Bridging the Spoof Gap: A Unified Parallel Aggregation Network for Voice Presentation Attacks
Authors: Awais Khan, Khalid Mahmood Malik
Published: 2023-09-19 12:12:59+00:00
AI Summary
This paper proposes a Parallel Stacked Aggregation Network (PSA) for unified voice spoofing detection, addressing the gap in existing research that tackles logical and physical attacks separately. The PSA network processes raw audio using a split-transform-aggregation technique to identify both logical and physical attacks, outperforming state-of-the-art solutions with reduced Equal Error Rate (EER) disparities.
Abstract
Automatic Speaker Verification (ASV) systems are increasingly used in voice bio-metrics for user authentication but are susceptible to logical and physical spoofing attacks, posing security risks.
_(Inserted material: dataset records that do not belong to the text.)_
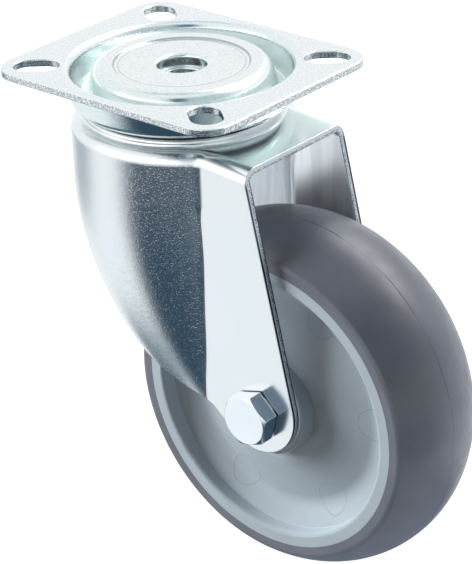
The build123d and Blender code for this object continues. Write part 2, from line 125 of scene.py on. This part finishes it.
# core: the mould's ejector marks and witness line; a line is its radius, half width and blur
EJECTOR_COUNT = 6
EJECTOR_TURN = radians(3)
EJECTOR_CIRCLE_RADIUS = 30 * MM
EJECTOR_LINE = (4.5 * MM, 0.1 * MM, 0.09 * MM)
WITNESS_LINE = (36.8 * MM, 0.1 * MM, 0.1 * MM)
CORE_MARK_DEPTH = 0.05 * MM
CORE_SHADE = 0.94
CORE_SPECULAR = 0.35

# floor: its side in metres, its paint, and its glow for all but the camera
FLOOR_SIZE = 8
FLOOR_PAINT = (0.2, 0.2, 0.2)
FLOOR_ROUGHNESS = 0.6
FLOOR_BOUNCE = 0.22

# camera: sensor width in millimetres, and the nearest that it sees, in metres
SENSOR_WIDTH = 36
CLIP_START = 0.05

# lamps: name, azimuth and elevation in degrees, distance and side in metres, watts, nodes lit
LAMPS = (
    ("key_softbox", 141, 21, 1.2, 0.7, 31, ()),
    ("right_softbox", -62, 30, 1.2, 0.7, 16, ()),
    ("throat_softbox", 20, 12, 1.0, 0.3, 4, ("fork",)),
    ("far_throat_softbox", -25, 12, 1.0, 0.3, 80, ("fork",)),
    ("low_softbox", 10, -60, 1.2, 0.5, 20, ("tread",)),
)

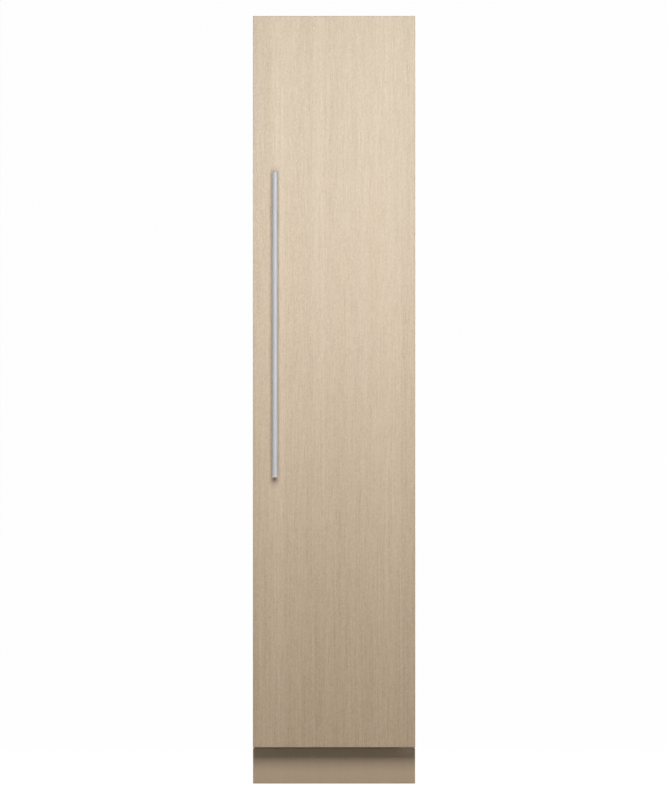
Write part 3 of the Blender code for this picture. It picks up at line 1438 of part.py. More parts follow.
def add_anti_tip_bracket():
    low = CASE_TOP_Z + FIT
    outline = [
        (CASE_DEPTH - TIP_LENGTH, low),
        (CASE_DEPTH, low),
        (CASE_DEPTH, low + TIP_HEIGHT),
        (CASE_DEPTH - TIP_THICK, low + TIP_HEIGHT),
        (CASE_DEPTH - TIP_THICK, low + TIP_THICK),
        (CASE_DEPTH - TIP_LENGTH, low + TIP_THICK),
    ]
    add_part("anti_tip_bracket", plate("YZ", [outline], (-TIP_HALF, TIP_HALF)), "galvanised")


def build():
    door = carrier("door_hinge", PIVOT_X, PIVOT_DEPTH, TOE_HEIGHT)
    add_oak_boards(door)
    add_handle(door)
    add_door_shell(door)
    add_door_liner(door)
    add_door_bins(door)
    add_hinges()
    add_cabinet_panels()
    add_liner_and_foam()
    add_ladders()
    add_drawers()
    add_shelves()
    add_ice_bin()
    add_ice_maker()
    add_level_arm()
    add_air_circuit()
    add_ceiling_fittings()
    add_base_frame()
    add_feet_and_rollers()
    add_compressor()
    add_condenser()
    add_condenser_fan()
    add_machine_boxes()
    add_rear_cover()
    add_anti_tip_bracket()


clear_scene()
PARTS = new_collection("column_freezer")
TOOLS = new_collection("cutters")
build()
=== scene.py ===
import json
from itertools import product
from math import cos, radians, sin, tau

import bmesh
import bpy
from mathutils import Matrix, Vector


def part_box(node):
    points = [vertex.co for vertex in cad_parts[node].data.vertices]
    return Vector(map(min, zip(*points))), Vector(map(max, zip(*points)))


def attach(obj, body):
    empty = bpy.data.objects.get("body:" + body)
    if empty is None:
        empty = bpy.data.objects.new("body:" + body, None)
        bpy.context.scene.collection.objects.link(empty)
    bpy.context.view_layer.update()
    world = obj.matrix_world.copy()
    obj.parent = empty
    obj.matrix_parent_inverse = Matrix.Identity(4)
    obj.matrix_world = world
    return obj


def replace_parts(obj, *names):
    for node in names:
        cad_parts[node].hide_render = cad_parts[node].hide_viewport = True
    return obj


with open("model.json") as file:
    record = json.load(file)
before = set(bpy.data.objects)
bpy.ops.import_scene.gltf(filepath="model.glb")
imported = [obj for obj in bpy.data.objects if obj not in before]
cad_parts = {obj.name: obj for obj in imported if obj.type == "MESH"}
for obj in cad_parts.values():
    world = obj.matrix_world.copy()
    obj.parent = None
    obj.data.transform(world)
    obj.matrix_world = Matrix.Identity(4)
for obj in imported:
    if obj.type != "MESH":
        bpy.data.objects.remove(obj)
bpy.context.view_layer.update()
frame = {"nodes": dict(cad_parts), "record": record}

# Places and directions, all in metres

PANEL_LOW, PANEL_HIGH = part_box("door_panel")
FRONT = PANEL_LOW.y  # the panel's front face
HAIR = 0.0001  # how far fitted faces stand apart or overlap
RIGHT, LEFT, BACK, AHEAD, UP, DOWN = (1, 0, 0), (-1, 0, 0), (0, 1, 0), (0, -1, 0), (0, 0, 1), (0, 0, -1)


def deep(distance):
    """The y of a point that far behind the door panel's face."""
    return FRONT + distance


def middle(node):
    low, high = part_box(node)
    return (low + high) / 2


def about(centre, half):
    return centre - half, centre + half


def within(low, high, gap):
    return low + gap, high - gap


def both(near, far):
    """The x ranges between two distances from the middle, on the left and on the right."""
    return (-far, -near), (near, far)


def spread(low, high, count):
    """Evenly spaced places."""
    return [low + (high - low) * step / (count - 1) for step in range(count)]


def bars(low, high, count, half):
    """Ranges about evenly spaced places."""
    return [about(place, half) for place in spread(low, high, count)]


# Materials

LOOKS = {}


def tone(*parts):
    """An sRGB colour, with parts from 11 to 255, as a linear one."""
    return tuple(((part / 255 + 0.055) / 1.055) ** 2.4 for part in parts) + (1.0,)


def grey(value):
    return (value, value, value, 1.0)


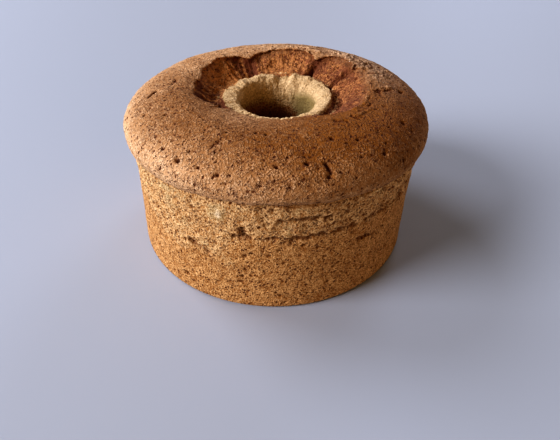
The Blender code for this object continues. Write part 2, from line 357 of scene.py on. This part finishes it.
TOP_CRACKS = (
    ((177, 55), (-178, 56.4), (-173, 58)), ((-112, 60), (-112, 63), (-113, 66.3), (-113, 70)),
    ((33, 57.5), (37, 60)), ((24, 60), (28, 62)), ((10, 54.5), (10, 58), (7, 61)),
    ((-13, 52), (-9, 61)), ((-35, 48), (-28, 50), (-22, 49)), ((-40, 52), (-30, 54)),
    ((-12, 53), (-20, 57)), ((46, 51), (39, 53.3), (33, 57.7)), ((26, 54.7), (21, 56)),
    ((70, 58), (62, 63)), ((120, 57), (113, 61)))
SIDE_CRACKS = (
    ((-103, 46), (-90, 46.3), (-82, 45.8), (-74, 47.2), (-67, 46.9), (-60, 47.6), (-51, 48.5),
     (-42, 48.1), (-30, 48.2), (-16, 50)),
    ((-69, 52.7), (-66, 56.4), (-64, 58.8), (-62, 60.5), (-58, 62.2)),
    ((-53, 50), (-46, 51.5), (-37, 50), (-30, 53), (-22, 57)),
    ((-88, 57.2), (-81, 57.3), (-76, 57.8), (-71, 57.1)),
    ((-68, 36.7), (-63, 37.5), (-56, 36.4), (-49, 35.1)), ((-69, 23.2), (-65, 25.5)),
    ((-140, 38.8), (-138, 32.6)), ((-120, 35.8), (-118, 34.1), (-112, 31.5)),
    ((-100, 52), (-99, 48)), ((40, 43), (62, 45), (80, 47), (96, 44)), ((118, 40), (140, 43)),
    ((150, 52), (168, 50), (-178, 53)))
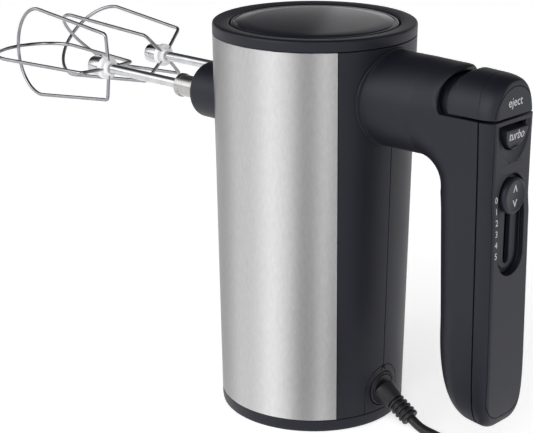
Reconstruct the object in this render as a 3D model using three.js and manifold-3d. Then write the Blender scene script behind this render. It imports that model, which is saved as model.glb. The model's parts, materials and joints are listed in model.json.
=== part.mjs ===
// Hand mixer that stands upright on its round base: a slightly tapered can with a wrapped steel
// sleeve, a closed-top grip on a stout arm, and a nose that holds two wire beaters.
// Millimetres, +Z up. The origin is the centre of the base's underside, the beaters point along -Y
// and the grip is on the +Y side, so the mixer is symmetric about the plane x = 0.
import * as THREE from 'three';
import { mergeVertices } from 'three/addons/utils/BufferGeometryUtils.js';
import Module from 'manifold-3d';

const wasm = await Module();
wasm.setup();

// ---------- driving dimensions ----------
const GAP = 0.3; // between fixed pieces that touch in the real mixer
const HEIGHT = 188.8; // table to the rim of the lid
const R_BASE = 44.4; // can radius at the table
const R_LID = 47.6; // can radius at the lid
const BASE_TOP = 5.9; // black base cap shows up to here
const LID_BOTTOM = 183.5; // black lid ring starts here
const WALL = 3.3; // can wall, sleeve included
const SLEEVE = 0.6; // steel sheet
const SLEEVE_EDGE_LOW = 56.1; // degrees from +X where the sleeve's edge meets the base
const SLEEVE_EDGE_HIGH = 53.5; // and the lid

const SPINDLE_X = 19.8; // beater axes, each side of the middle
const SPINDLE_Z = 150.3;
const NOSE_FRONT = -57;
const SOCKET_FRONT = -69;
const HUB_Y = -123.4; // where the wires leave a beater's hub
const LOOP_TIP_A = -194.8;
const LOOP_TIP_B = -197.4;
const LOOP_REACH = 23.2; // widest wire line from the beater's axis

const ARM_Z = 159.6; // arm axis
const ARM_HALF_HEIGHT = 22.1;
const ARM_HALF_WIDTH = 19.6; // at the can
const GRIP_HALF_WIDTH = 16.2;
const CORNER_Y = 68; // centre of the inner bend between arm and grip
const CORNER_Z = 125.5;
const CORNER_R = 12;
const GRIP_END_Z = 20.2;
const ARM_DROP = 1.8; // the arm's top falls this much towards its rear end
const CAP_POWER = 2.3; // the arm's oval gets squarer towards its rear end (2 is a plain oval)
const CAP_Z = 162.3; // seam under the eject cap
const EJECT_TRAVEL = 4;
const FASCIA_HALF = 13.6;
const FASCIA_LOW = 24.5;
const FASCIA_BEND = 11;
const REAR_ROUND = [4.0, 7.6]; // rounding of the grip's rear corners, across and deep
const CAP_ROUND = 2.4; // how far the eject cap's top falls towards its rear edge
const KNOB_Z = 127.7; // knob at position 0
const KNOB_R = 8.15;
const KNOB_FOOT_Y = 111.8; // underside of the knob, in front of its track
const KNOB_TRAVEL = 25;
const TURBO_Z = 157.8; // top edge of the turbo button
const TURBO_HALF = 7.9;
const HANDLE_WALL = 2.6;
const COVER_WALL = 4.4; // rear cover, which carries the fascia
const FASCIA_WALL = 2.1;
const INLAY_WALL = 1.0; // lettered plate let into the eject cap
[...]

Existing research mainly tackles logical or physical attacks separately, leading to a gap in unified spoofing detection. Moreover, when existing systems attempt to handle both types of attacks, they often exhibit significant disparities in the Equal Error Rate (EER). To bridge this gap, we present a Parallel Stacked Aggregation Network that processes raw audio. Our approach employs a split-transform-aggregation technique, dividing utterances into convolved representations, applying transformations, and aggregating the results to identify logical (LA) and physical (PA) spoofing attacks. Evaluation of the ASVspoof-2019 and VSDC datasets shows the effectiveness of the proposed system. It outperforms state-of-the-art solutions, displaying reduced EER disparities and superior performance in detecting spoofing attacks. This highlights the proposed method's generalizability and superiority. In a world increasingly reliant on voice-based security, our unified spoofing detection system provides a robust defense against a spectrum of voice spoofing attacks, safeguarding ASVs and user data effectively.